Directions: Extract all lines from the data beneath that include the word "piece".

Entries start

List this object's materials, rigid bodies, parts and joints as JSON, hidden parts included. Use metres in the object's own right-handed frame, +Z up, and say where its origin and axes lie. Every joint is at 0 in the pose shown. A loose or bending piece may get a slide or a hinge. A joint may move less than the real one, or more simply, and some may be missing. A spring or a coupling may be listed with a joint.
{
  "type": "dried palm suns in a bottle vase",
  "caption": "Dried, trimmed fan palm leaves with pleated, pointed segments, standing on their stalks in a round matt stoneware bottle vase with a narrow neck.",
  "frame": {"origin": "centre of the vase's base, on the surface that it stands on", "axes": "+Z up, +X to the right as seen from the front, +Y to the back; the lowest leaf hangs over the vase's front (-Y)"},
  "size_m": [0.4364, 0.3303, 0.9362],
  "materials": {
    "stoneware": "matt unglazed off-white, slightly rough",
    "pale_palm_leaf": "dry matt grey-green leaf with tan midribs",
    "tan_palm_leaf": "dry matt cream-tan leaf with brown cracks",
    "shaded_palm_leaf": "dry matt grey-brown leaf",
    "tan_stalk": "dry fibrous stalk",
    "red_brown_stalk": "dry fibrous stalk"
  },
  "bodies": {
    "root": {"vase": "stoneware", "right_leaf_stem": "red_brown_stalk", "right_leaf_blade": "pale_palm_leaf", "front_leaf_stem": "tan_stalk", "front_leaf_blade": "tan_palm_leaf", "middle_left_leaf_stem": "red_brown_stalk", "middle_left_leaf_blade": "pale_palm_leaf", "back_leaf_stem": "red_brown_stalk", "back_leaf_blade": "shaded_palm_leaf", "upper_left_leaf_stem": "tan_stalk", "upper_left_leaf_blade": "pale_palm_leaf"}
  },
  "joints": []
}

Entries end
Entries start

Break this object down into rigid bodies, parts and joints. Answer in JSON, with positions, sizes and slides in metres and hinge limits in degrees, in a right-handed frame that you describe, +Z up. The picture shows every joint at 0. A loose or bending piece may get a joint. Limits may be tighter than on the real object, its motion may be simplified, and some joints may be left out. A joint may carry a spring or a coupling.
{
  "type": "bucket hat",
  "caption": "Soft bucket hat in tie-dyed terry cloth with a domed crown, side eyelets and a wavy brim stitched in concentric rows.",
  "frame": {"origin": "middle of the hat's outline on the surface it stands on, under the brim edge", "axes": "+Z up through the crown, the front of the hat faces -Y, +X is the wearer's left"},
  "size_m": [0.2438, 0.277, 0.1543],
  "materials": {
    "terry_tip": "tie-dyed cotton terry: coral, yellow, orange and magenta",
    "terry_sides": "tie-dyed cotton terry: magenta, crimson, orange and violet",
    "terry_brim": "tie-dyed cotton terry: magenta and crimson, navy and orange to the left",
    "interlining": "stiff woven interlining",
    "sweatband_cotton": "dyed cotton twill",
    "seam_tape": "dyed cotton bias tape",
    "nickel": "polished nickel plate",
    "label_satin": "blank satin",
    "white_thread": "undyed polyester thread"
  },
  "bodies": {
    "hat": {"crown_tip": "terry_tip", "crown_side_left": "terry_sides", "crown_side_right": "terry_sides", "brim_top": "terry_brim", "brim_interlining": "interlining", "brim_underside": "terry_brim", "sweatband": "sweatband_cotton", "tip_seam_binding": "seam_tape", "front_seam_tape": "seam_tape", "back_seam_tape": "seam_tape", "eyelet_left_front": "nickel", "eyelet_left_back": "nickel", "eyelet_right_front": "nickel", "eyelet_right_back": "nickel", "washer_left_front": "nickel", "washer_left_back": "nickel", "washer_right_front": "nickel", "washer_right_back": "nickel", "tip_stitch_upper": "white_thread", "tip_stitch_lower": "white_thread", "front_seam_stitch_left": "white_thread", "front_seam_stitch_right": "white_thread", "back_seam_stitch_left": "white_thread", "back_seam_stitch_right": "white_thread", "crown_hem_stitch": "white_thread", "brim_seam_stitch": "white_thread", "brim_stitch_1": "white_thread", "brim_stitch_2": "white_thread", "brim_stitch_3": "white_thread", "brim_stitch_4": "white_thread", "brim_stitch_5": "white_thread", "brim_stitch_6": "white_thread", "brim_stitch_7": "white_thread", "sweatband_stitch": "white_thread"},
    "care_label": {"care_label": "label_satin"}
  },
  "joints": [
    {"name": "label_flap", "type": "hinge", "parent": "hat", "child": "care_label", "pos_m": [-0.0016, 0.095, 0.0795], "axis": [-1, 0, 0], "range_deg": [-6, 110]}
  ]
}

Entries end

Answer to this problem:
List this object's materials, rigid bodies, parts and joints as JSON, hidden parts included. Use metres in the object's own right-handed frame, +Z up, and say where its origin and axes lie. Every joint is at 0 in the pose shown. A loose or bending piece may get a slide or a hinge. A joint may move less than the real one, or more simply, and some may be missing. A spring or a coupling may be listed with a joint.
Break this object down into rigid bodies, parts and joints. Answer in JSON, with positions, sizes and slides in metres and hinge limits in degrees, in a right-handed frame that you describe, +Z up. The picture shows every joint at 0. A loose or bending piece may get a joint. Limits may be tighter than on the real object, its motion may be simplified, and some joints may be left out. A joint may carry a spring or a coupling.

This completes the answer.